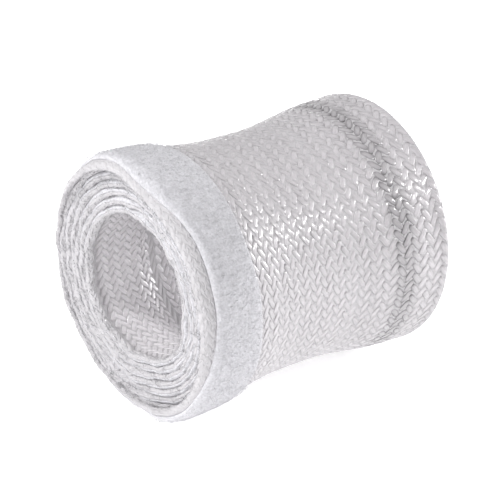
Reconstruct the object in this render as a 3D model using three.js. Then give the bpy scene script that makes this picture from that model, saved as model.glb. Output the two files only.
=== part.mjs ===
// A braided cable sleeve with hook-and-loop tapes along its two long edges, wound up into a roll.
// The roll lies on its side: +X runs along its axis, away from the loop tape's end, and +Z is up.
// The origin is on the floor, under the middle of the roll. All sizes are in millimetres.
import * as THREE from "three";

// The sleeve as it is cut, laid flat
const sleeveWidth = 85; // across the sleeve, so along the roll
const fabricThickness = 0.85; // one layer of flattened braid
const selvageWidth = 2.5; // braid that runs on past each tape
const selvageThickness = 1.9; // the braid is doubled at its edge
const tapeWidth = 16;
const tapeThickness = 1.65; // backing and pile, pressed by the winding

// The roll
const boreRadius = 22.2; // open middle, where the tapes make the wall thick
const turnCount = 7;
const turnSlack = 0.1; // air left between two turns at the tapes
const waistDrop = 4.2; // how far the roll narrows between the tapes, where its wall is braid alone
const waistShift = 3.5; // from the middle of the sleeve's width to the middle of the waist
const waistLength = 8;
const nearBand = 11; // straight band at the loop tape's end
const farBand = 6; // straight band at the hook tape's end
const boreStep = 8; // length over which the bore widens behind the loop tape
const lipDrop = 0.6; // how far the outer turn's edge curls in
const lipReach = 2.3; // how far that edge stands out past the other turns, at the loop tape's end
const endSlant = 2.2; // how far the turns have slipped along the roll, at the front and back of each end
const tapeCorner = 1.1; // rounding of the loop tape's outer corners
const seatGap = 0.3; // between a tape and the braid that it is sewn to
const sideGap = 0.3; // between a tape and the selvage beside it

// How finely the curves are drawn
const facets = 48; // an even number, so that a flat facet meets the floor
const flareSteps = 6;
const cornerSteps = 3;

const turnPitch = fabricThickness + tapeThickness + turnSlack;
const rollRadius = boreRadius + turnCount * turnPitch;
const selvageRise = (selvageThickness - fabricThickness) / 2; // how far the selvage stands proud
const nearBraidRadius = rollRadius - tapeThickness; // the loop tape lies on top of the braid here
const nearEdgeRadius = nearBraidRadius + selvageRise;
const farBoreRadius = boreRadius + tapeThickness; // the hook tape lies inside the braid here
const farBraidRadius = rollRadius - selvageRise;
const tapeStart = selvageWidth + sideGap;
const tapeEnd = tapeStart + tapeWidth;
const waistRadius = rollRadius - waistDrop;
const waistCentre = sleeveWidth / 2 + waistShift; // from the loop tape's end
const waistStart = waistCentre - waistLength / 2;
const waistEnd = waistCentre + waistLength / 2;
const axisHeight = rollRadius * Math.cos(Math.PI / facets); // a facet lies on the floor, not a corner

// 0 before from, 1 after to, and a smooth curve between them
function ease(x, from, to) {
  const share = Math.min(1, Math.max(0, (x - from) / (to - from)));
  return (1 - Math.cos(Math.PI * share)) / 2;
}

// Outside of the wound braid, at a distance from the loop tape's end
function braidRadiusAt(x) {
  if (x < waistCentre)
    return THREE.MathUtils.lerp(nearBraidRadius, waistRadius, ease(x, nearBand, waistStart));
  return THREE.MathUtils.lerp(waistRadius, farBraidRadius, ease(x, waistEnd, sleeveWidth - farBand));
}

// Evenly spaced places from one distance to another, both included
function stations(from, to, steps) {
  return Array.from({ length: steps + 1 }, (_, i) => from + ((to - from) * i) / steps);
}

// A quarter of an ellipse from (x0, r0) to (x1, r1). It leaves along the radius and arrives along the axis.
function quarter(x0, r0, x1, r1) {
  return stations(0, Math.PI / 2, cornerSteps).map(
    (a) => new THREE.Vector2(r0 + (r1 - r0) * Math.sin(a), x0 + (x1 - x0) * (1 - Math.cos(a))),
  );
}

// The edges of the turns at one end of the roll, from the bore outwards: a flat land for each
// turn, with a gap between it and the next that is as deep as the selvage is wide. The outermost
// turn's edge is at endAt, and the others are set back from it.
function turnEdges(endAt, inwards, setBack, innerRadius, outerRadius) {
  const firstMiddle = innerRadius + fabricThickness / 2;
  const lastMiddle = outerRadius - fabricThickness / 2;
  const pitch = (lastMiddle - firstMiddle) / (turnCount - 1);
  const points = [];
  for (let turn = 0; turn < turnCount; turn += 1) {
    const middle = firstMiddle + turn * pitch;
    const outermost = turn === turnCount - 1;
    const inner = turn === 0 ? innerRadius : middle - selvageThickness / 2;
    const outer = middle + selvageThickness / 2 - (outermost ? lipDrop : 0);
    const edgeAt = endAt + inwards * (outermost ? 0 : setBack);
    points.push(new THREE.Vector2(inner, edgeAt), new THREE.Vector2(outer, edgeAt));
    if (!outermost)
      points.push(new THREE.Vector2(middle + pitch / 2, edgeAt + inwards * selvageWidth));
  }
  return points;
}

// The turns have slipped a little along the roll, so its two ends slant: both are pushed along +X
// at the front and along -X at the back, and the middle of the roll stays where it is.
function slantEnds(geometry) {
  const places = geometry.getAttribute("position");
  for (let i = 0; i < places.count; i += 1) {
    const along = places.getY(i);
    const fromEnd = Math.min(along, sleeveWidth - along);
    const share = 1 - fromEnd / (sleeveWidth / 2);
    places.setY(i, along + (endSlant * share * places.getX(i)) / rollRadius);
  }
  geometry.computeVertexNormals();
}

// Turns a closed outline of (radius, distance along the roll) about the roll's axis
function turned(outline, name, colour, roughness) {
  const halfFacet = Math.PI / facets;
  const closed = [...outline, outline[0].clone()];
  const geometry = new THREE.LatheGeometry(closed, facets, halfFacet, 2 * Math.PI);
  slantEnds(geometry);
  const material = new THREE.MeshStandardMaterial({ color: colour, roughness, metalness: 0 });
  const mesh = new THREE.Mesh(geometry, material);
  mesh.name = name;
  mesh.rotation.z = -Math.PI / 2; // the lathe's upright axis comes to lie along +X
  mesh.position.set(-sleeveWidth / 2, 0, axisHeight);
  return mesh;
}

// The braid, wound up: waisted outside, with the edges of its turns at both ends
function braidedSleeve() {
  const onBraid = (x) => new THREE.Vector2(braidRadiusAt(x), x);
  const farEdge = sleeveWidth - selvageWidth;
  const nearEdges = turnEdges(0, 1, lipReach, boreRadius, nearBraidRadius);
  const nearLip = quarter(0, nearEdgeRadius - lipDrop, selvageWidth, nearEdgeRadius).slice(1);
  const nearFlare = stations(nearBand, waistStart, flareSteps).map(onBraid);
  const farFlare = stations(waistEnd, sleeveWidth - farBand, flareSteps).map(onBraid);
  const farLip = quarter(sleeveWidth, rollRadius - lipDrop, farEdge, rollRadius).slice(1).reverse();
  const farEdges = turnEdges(sleeveWidth, -1, 0, farBoreRadius, farBraidRadius).reverse();
  const bore = stations(tapeEnd + boreStep, tapeEnd, cornerSteps).map((x) => {
    const widened = ease(x, tapeEnd, tapeEnd + boreStep);
    return new THREE.Vector2(THREE.MathUtils.lerp(boreRadius, farBoreRadius, widened), x);
  });
  const outline = [
    ...nearEdges,
    ...nearLip,
    onBraid(selvageWidth), // under the loop tape's edge
    ...nearFlare,
    ...farFlare,
    onBraid(farEdge - selvageRise), // where the selvage starts to rise
    ...farLip,
    ...farEdges,
    ...bore,
  ];
  return turned(outline, "braided_sleeve", 0xdfdde1, 0.55);
}

// The loop tape, on the outside of the last turn
function loopTape() {
  const seat = (x) => new THREE.Vector2(braidRadiusAt(x) + seatGap, x);
  const face = (x) => new THREE.Vector2(braidRadiusAt(x) + tapeThickness, x);
  const flare = stations(nearBand, tapeEnd - tapeCorner, cornerSteps);
  const nearFace = face(tapeStart).x;
  const farFace = face(tapeEnd - tapeCorner).x;
  const outline = [
    seat(tapeStart),
    ...quarter(tapeStart, nearFace - tapeCorner, tapeStart + tapeCorner, nearFace),
    ...flare.map(face),
    new THREE.Vector2(farFace - tapeCorner, tapeEnd),
    seat(tapeEnd),
    ...flare.map(seat).reverse(),
  ];
  return turned(outline, "loop_tape", 0xdad9df, 0.95);
}

// The hook tape, on the inside of the first turn at the other end
function hookTape() {
  const end = sleeveWidth - selvageWidth - sideGap;
  const start = end - tapeWidth;
  const seatRadius = farBoreRadius - seatGap;
  const outline = [
    new THREE.Vector2(boreRadius, start),
    new THREE.Vector2(boreRadius, end),
    new THREE.Vector2(seatRadius, end),
    new THREE.Vector2(seatRadius, start),
  ].reverse();
  return turned(outline, "hook_tape", 0xe0dfe3, 0.6);
}

const roll = new THREE.Group();
roll.add(braidedSleeve(), loopTape(), hookTape());

export default roll;
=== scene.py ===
import math

import bmesh
import bpy
import numpy as np
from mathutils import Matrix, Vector


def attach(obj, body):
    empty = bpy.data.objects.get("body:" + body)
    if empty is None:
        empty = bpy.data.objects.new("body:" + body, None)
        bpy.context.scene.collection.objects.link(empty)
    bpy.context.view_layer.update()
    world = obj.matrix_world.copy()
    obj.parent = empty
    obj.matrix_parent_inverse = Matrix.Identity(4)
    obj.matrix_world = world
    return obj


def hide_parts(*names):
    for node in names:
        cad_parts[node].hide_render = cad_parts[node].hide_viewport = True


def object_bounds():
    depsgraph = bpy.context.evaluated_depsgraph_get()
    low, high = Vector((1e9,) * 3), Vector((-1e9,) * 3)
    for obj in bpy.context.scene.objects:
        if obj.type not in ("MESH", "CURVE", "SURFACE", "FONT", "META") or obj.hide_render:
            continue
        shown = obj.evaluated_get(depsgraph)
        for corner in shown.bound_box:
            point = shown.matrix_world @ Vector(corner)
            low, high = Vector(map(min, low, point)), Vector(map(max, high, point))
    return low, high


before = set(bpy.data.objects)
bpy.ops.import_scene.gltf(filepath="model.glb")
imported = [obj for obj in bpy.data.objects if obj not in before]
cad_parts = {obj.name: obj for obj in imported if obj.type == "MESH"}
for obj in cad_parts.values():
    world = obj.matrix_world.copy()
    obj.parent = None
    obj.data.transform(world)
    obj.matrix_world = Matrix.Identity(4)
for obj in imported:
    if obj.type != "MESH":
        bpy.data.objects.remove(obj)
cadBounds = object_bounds()
lowest, highest = cadBounds
mm = 0.001
rollLength = 85 * mm  # along its axis, before its ends slant
tapeWidth = 16 * mm
axisHeight = (highest[2] - lowest[2]) / 2
floorGap = 0.02 * mm  # between the lowest turn and the floor


# Camera

cameraView = {
    "azimuth": -34.34,
    "elevation": 27.65,
    "distance": 0.485,
    "lens": 114.9,
    "sensorWidth": 36,
    "shiftX": -0.0005,
    "shiftY": 0.0042,
    "nearest": 0.01,
}


def makeCamera(view):
    azimuth = math.radians(view["azimuth"])
    elevation = math.radians(view["elevation"])
    back = Vector((
        math.sin(azimuth) * math.cos(elevation),
        -math.cos(azimuth) * math.cos(elevation),
        math.sin(elevation),
    ))
    data = bpy.data.cameras.new("camera")
    data.lens = view["lens"]
    data.sensor_width = view["sensorWidth"]
    data.shift_x = view["shiftX"]
    data.shift_y = view["shiftY"]
    data.clip_start = view["nearest"]
    camera = bpy.data.objects.new("camera", data)
    camera.location = Vector((0, 0, axisHeight)) + back * view["distance"]
    camera.rotation_euler = (-back).to_track_quat("-Z", "Y").to_euler()
    bpy.context.scene.collection.objects.link(camera)
    bpy.context.scene.camera = camera


makeCamera(cameraView)
print("camera placed")


# How the sleeve is wound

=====

▸ TASK BRIEF: Each line from the start of the listing above through the line containing "const tapeThickness = 1.65;" should be copied exactly, please, with no other lines added.

▸ TASK RESPONSE:
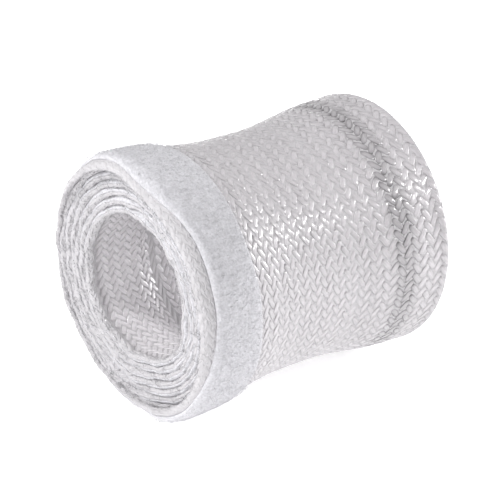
Reconstruct the object in this render as a 3D model using three.js. Then give the bpy scene script that makes this picture from that model, saved as model.glb. Output the two files only.
=== part.mjs ===
// A braided cable sleeve with hook-and-loop tapes along its two long edges, wound up into a roll.
// The roll lies on its side: +X runs along its axis, away from the loop tape's end, and +Z is up.
// The origin is on the floor, under the middle of the roll. All sizes are in millimetres.
import * as THREE from "three";

// The sleeve as it is cut, laid flat
const sleeveWidth = 85; // across the sleeve, so along the roll
const fabricThickness = 0.85; // one layer of flattened braid
const selvageWidth = 2.5; // braid that runs on past each tape
const selvageThickness = 1.9; // the braid is doubled at its edge
const tapeWidth = 16;
const tapeThickness = 1.65; // backing and pile, pressed by the winding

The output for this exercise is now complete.